══ Data for the task ══

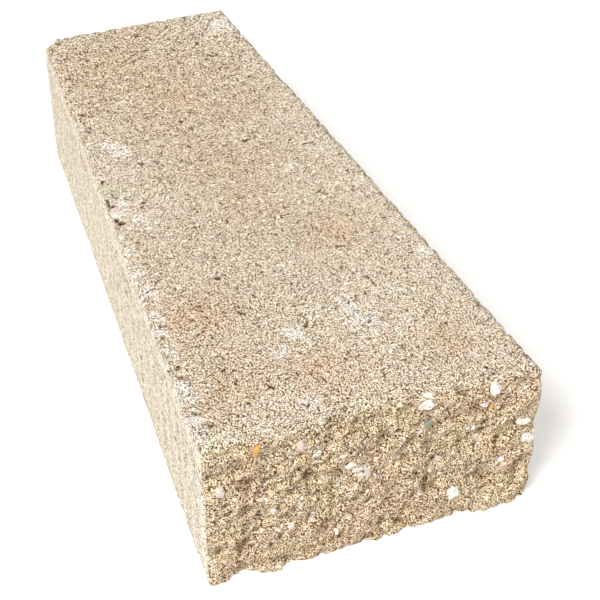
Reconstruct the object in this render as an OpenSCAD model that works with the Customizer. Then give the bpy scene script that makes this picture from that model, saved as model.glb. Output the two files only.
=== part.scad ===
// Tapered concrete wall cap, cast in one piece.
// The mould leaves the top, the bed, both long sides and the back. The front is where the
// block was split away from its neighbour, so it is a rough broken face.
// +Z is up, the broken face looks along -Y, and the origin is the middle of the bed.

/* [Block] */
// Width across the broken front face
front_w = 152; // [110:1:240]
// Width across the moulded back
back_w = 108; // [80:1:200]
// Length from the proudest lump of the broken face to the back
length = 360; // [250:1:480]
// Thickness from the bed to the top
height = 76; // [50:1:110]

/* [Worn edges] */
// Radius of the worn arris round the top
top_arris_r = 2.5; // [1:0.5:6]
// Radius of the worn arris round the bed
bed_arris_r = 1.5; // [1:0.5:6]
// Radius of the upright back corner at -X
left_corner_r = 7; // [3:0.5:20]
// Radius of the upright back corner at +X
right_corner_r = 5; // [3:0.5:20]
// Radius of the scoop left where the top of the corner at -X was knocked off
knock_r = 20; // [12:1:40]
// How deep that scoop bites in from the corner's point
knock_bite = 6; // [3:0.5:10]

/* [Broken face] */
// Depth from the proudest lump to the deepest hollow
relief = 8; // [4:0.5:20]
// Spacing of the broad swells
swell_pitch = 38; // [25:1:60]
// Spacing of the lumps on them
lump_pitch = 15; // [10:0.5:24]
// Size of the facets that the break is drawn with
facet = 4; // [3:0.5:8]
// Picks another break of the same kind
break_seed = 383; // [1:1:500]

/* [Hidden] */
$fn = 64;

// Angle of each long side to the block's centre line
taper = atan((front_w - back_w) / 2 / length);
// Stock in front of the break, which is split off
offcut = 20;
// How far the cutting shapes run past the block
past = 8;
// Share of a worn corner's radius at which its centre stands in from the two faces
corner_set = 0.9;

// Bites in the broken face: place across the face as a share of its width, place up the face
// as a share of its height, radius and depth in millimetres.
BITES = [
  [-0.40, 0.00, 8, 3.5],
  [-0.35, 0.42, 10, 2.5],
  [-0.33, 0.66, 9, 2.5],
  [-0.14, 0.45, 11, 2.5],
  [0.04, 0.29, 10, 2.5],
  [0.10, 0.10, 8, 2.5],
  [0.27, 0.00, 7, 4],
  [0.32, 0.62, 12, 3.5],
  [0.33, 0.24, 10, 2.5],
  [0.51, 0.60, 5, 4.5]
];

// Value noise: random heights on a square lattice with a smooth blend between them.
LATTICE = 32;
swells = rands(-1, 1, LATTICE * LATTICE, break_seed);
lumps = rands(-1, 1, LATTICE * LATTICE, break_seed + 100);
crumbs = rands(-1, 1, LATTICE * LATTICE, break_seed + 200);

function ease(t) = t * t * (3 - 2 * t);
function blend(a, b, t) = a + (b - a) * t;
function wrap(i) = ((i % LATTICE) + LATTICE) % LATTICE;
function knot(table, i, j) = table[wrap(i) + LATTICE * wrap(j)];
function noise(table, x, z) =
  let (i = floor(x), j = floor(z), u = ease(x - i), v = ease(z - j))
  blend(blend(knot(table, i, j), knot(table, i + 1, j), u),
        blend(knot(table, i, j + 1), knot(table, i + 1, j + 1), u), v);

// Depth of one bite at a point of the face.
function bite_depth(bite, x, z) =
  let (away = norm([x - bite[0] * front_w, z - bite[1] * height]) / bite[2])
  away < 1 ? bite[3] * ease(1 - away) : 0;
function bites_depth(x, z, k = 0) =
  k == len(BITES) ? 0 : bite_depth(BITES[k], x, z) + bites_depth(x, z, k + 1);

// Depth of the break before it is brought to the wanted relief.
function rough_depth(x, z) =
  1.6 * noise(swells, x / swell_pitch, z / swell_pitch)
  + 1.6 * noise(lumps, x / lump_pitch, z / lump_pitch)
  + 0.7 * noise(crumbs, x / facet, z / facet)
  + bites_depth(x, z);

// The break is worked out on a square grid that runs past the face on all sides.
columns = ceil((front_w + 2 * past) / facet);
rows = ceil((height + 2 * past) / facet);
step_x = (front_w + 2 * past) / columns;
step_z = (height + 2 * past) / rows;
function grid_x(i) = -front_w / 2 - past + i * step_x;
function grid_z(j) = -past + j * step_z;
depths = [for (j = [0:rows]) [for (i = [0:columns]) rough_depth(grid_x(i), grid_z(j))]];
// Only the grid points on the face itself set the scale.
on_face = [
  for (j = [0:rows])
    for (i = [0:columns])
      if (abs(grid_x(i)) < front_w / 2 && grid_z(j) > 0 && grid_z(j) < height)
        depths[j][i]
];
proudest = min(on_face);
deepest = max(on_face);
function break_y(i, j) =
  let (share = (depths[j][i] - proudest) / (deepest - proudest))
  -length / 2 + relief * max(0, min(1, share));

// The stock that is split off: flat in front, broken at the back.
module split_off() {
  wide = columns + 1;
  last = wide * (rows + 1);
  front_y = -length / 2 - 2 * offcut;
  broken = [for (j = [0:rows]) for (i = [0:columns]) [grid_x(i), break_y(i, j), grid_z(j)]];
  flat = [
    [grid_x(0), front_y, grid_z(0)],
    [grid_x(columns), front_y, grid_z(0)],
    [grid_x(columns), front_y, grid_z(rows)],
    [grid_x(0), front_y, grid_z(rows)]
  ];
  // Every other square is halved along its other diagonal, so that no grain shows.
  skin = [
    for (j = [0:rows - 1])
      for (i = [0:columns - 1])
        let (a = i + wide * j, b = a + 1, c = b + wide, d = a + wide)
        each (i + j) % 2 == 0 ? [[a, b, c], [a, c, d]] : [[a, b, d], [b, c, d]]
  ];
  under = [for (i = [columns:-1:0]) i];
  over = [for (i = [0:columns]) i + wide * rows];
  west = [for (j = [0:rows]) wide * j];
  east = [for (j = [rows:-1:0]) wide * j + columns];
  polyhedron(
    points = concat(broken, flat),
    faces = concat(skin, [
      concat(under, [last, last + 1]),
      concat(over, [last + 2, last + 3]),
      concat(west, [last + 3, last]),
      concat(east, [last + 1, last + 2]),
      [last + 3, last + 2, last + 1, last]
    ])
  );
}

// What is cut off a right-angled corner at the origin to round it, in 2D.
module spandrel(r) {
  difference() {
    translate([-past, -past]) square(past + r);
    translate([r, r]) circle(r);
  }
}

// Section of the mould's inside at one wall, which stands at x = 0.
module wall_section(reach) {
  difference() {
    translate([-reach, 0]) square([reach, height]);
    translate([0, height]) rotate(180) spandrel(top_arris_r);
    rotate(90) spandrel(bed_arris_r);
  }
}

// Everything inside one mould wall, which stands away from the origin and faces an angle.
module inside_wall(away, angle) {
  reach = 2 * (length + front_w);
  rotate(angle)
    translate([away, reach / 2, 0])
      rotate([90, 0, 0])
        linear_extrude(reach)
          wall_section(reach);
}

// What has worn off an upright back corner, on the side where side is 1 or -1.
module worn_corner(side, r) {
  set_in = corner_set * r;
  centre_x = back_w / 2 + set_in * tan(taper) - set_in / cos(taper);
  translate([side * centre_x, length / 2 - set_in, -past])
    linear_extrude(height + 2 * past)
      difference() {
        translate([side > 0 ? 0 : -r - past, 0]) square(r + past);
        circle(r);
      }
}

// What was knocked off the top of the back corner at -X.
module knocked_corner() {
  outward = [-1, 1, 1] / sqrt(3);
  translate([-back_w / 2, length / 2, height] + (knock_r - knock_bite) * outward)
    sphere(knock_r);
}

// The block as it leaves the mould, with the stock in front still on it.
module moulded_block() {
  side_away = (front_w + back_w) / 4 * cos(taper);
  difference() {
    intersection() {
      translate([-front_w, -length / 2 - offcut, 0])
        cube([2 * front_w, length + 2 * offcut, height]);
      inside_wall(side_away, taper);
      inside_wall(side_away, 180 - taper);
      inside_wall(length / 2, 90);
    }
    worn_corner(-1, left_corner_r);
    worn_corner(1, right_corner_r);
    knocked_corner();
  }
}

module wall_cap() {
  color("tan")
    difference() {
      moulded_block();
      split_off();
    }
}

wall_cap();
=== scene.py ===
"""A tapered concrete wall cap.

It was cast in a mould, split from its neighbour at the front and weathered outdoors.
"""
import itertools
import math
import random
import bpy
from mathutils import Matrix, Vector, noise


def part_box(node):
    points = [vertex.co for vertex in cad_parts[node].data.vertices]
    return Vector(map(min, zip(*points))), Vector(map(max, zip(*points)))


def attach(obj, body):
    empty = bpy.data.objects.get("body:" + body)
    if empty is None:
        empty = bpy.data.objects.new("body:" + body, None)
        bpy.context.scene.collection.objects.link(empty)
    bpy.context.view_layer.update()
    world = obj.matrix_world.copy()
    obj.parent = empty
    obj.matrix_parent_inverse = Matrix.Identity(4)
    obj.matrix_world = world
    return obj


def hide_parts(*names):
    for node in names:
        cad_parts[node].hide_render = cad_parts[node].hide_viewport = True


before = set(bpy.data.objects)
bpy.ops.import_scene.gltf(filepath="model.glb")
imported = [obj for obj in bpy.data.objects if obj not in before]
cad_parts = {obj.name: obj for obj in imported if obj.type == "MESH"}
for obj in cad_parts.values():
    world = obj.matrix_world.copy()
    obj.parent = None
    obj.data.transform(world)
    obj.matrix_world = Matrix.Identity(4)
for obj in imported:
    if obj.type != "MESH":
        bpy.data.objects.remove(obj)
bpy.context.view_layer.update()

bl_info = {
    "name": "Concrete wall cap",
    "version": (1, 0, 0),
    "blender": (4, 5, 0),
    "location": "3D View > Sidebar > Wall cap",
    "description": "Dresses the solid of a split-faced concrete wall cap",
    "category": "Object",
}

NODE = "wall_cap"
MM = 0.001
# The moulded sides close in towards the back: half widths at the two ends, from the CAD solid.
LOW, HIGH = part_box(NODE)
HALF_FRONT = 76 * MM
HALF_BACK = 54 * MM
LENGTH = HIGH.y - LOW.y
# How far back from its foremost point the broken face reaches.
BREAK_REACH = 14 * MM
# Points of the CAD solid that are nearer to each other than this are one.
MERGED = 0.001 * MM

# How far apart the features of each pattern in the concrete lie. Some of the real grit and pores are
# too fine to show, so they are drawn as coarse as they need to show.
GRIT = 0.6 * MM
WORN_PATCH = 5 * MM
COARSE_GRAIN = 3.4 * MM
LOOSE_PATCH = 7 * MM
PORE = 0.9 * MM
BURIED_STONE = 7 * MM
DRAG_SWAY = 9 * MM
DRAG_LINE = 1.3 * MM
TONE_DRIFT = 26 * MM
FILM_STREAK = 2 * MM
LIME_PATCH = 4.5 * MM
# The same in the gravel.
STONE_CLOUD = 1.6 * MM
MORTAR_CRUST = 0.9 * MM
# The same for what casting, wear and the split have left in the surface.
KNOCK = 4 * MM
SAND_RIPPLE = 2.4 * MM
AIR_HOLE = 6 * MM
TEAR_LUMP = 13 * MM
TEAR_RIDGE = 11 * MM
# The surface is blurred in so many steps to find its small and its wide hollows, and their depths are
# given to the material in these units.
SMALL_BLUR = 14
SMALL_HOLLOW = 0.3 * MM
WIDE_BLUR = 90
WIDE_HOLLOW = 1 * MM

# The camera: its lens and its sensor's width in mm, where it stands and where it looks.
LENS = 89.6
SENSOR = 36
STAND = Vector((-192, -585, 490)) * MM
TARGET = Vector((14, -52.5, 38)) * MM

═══
══ Data for the task ══

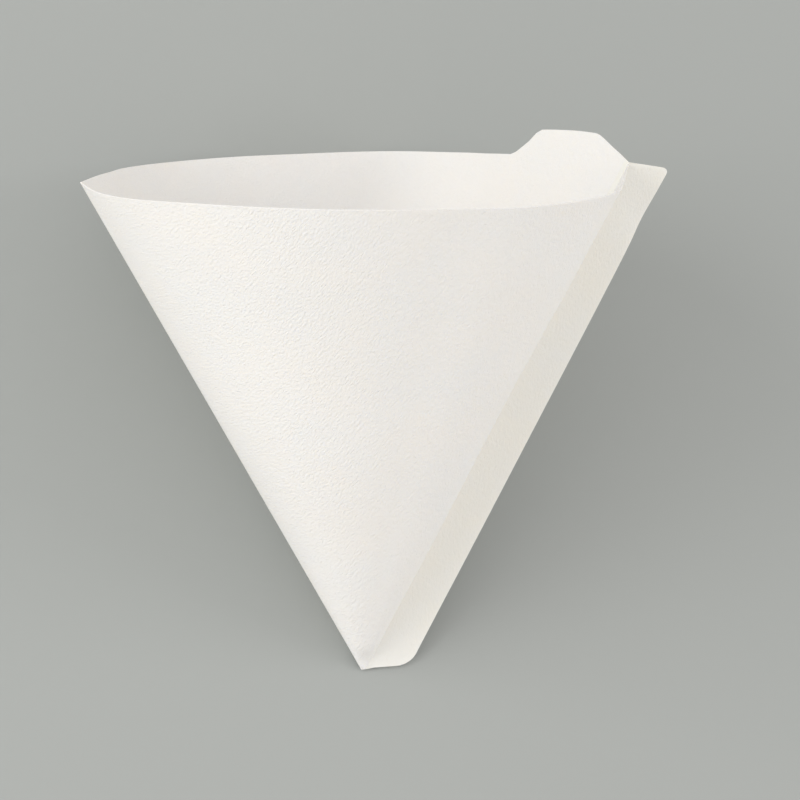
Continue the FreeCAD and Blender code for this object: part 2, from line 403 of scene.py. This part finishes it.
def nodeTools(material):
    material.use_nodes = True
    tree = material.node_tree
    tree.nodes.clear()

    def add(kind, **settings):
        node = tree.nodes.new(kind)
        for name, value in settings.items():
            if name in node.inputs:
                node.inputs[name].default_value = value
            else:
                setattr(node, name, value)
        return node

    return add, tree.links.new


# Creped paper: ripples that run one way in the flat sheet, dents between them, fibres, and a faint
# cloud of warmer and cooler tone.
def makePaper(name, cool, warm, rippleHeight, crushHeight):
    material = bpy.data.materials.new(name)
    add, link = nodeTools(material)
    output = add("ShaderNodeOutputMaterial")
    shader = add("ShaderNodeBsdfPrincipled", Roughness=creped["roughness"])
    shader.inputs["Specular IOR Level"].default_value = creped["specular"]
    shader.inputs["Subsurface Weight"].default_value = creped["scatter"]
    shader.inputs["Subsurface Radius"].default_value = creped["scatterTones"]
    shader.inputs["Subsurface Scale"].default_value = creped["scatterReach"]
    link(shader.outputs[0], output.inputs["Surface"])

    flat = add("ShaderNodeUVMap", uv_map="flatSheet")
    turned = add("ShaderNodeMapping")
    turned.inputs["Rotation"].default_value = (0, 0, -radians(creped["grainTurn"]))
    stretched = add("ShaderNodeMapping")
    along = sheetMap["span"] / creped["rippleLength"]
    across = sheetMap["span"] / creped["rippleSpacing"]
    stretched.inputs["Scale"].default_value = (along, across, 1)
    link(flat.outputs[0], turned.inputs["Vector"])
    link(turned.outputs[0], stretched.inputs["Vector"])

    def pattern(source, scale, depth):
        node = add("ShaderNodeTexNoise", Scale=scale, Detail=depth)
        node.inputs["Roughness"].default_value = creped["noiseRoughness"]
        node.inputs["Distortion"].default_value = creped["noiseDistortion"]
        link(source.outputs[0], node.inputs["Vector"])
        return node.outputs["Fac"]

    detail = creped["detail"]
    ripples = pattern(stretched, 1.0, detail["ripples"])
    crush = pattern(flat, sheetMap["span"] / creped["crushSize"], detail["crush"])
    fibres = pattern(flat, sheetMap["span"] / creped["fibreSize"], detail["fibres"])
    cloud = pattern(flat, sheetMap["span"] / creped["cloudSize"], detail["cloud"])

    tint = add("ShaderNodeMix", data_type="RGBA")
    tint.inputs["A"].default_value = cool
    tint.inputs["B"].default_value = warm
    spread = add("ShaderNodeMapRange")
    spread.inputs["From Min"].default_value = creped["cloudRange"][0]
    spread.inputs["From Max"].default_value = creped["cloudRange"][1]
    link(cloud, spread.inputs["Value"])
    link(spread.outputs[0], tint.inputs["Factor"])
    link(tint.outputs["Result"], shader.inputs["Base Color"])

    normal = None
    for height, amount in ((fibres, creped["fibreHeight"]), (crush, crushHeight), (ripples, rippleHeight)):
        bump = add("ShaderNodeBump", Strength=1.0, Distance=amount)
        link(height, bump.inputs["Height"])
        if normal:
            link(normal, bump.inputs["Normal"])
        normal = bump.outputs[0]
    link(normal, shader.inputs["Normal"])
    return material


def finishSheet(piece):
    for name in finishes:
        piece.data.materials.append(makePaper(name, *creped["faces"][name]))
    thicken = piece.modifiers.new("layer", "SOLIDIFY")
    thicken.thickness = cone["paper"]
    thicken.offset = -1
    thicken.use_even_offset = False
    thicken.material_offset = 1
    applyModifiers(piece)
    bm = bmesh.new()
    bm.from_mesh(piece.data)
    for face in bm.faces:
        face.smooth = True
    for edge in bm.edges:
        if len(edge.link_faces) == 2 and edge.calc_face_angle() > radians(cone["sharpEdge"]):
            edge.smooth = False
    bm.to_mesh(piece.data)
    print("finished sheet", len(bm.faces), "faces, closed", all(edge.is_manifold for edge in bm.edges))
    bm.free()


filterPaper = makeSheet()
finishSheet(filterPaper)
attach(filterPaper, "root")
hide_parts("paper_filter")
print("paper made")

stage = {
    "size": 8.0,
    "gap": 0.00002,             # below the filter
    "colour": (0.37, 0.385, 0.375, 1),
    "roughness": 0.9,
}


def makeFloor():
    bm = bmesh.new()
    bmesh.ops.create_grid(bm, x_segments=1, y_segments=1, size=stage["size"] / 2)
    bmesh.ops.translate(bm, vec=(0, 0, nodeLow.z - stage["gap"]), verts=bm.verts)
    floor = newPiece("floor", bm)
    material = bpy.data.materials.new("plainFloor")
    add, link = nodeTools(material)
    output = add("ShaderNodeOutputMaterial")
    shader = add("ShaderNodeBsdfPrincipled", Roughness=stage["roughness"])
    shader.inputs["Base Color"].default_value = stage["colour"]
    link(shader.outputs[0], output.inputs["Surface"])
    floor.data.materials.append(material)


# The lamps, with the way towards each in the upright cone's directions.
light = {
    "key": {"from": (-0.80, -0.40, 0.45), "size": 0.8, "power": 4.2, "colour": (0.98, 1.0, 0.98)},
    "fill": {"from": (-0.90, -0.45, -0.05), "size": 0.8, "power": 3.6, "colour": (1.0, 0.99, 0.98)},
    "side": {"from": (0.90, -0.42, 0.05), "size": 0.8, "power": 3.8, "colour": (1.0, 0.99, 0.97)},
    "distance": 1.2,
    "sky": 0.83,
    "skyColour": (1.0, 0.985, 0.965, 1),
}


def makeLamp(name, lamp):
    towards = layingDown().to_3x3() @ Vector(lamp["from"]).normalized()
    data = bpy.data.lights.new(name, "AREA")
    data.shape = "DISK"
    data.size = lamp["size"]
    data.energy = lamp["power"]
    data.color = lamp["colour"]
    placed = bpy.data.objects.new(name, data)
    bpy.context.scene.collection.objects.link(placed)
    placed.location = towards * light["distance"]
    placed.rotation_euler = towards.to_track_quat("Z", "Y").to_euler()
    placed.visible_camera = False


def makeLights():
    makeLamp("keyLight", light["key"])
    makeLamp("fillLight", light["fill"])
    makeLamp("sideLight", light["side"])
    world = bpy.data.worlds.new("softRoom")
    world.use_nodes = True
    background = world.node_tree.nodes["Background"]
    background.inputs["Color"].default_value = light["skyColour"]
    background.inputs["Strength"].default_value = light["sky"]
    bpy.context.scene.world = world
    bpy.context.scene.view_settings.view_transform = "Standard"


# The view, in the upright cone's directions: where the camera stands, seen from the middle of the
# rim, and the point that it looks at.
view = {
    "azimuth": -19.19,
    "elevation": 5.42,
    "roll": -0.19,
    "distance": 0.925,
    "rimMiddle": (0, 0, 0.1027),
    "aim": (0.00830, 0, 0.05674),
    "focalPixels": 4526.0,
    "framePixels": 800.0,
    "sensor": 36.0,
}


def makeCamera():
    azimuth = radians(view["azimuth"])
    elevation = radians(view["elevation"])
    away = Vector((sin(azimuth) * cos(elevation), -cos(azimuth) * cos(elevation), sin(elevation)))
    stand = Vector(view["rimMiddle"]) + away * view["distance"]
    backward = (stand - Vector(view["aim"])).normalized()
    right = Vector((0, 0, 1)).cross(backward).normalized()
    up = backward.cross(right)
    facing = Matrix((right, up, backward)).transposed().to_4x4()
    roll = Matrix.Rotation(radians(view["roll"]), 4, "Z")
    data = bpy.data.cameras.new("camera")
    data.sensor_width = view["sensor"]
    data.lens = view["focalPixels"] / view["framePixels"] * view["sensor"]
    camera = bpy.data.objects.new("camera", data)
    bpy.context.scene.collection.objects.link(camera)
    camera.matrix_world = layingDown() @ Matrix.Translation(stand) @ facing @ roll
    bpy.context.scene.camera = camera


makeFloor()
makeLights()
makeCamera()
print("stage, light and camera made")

═══

*Instruction*.
Give again the run of lines that opens at the line with "knocked_corner();" and closes at the line with "in imported if", exactly, and only that run.

*Response*.
    knocked_corner();
  }
}

module wall_cap() {
  color("tan")
    difference() {
      moulded_block();
      split_off();
    }
}

wall_cap();
=== scene.py ===
"""A tapered concrete wall cap.

It was cast in a mould, split from its neighbour at the front and weathered outdoors.
"""
import itertools
import math
import random
import bpy
from mathutils import Matrix, Vector, noise


def part_box(node):
    points = [vertex.co for vertex in cad_parts[node].data.vertices]
    return Vector(map(min, zip(*points))), Vector(map(max, zip(*points)))


def attach(obj, body):
    empty = bpy.data.objects.get("body:" + body)
    if empty is None:
        empty = bpy.data.objects.new("body:" + body, None)
        bpy.context.scene.collection.objects.link(empty)
    bpy.context.view_layer.update()
    world = obj.matrix_world.copy()
    obj.parent = empty
    obj.matrix_parent_inverse = Matrix.Identity(4)
    obj.matrix_world = world
    return obj


def hide_parts(*names):
    for node in names:
        cad_parts[node].hide_render = cad_parts[node].hide_viewport = True


before = set(bpy.data.objects)
bpy.ops.import_scene.gltf(filepath="model.glb")
imported = [obj for obj in bpy.data.objects if obj not in before]
cad_parts = {obj.name: obj for obj in imported if obj.type == "MESH"}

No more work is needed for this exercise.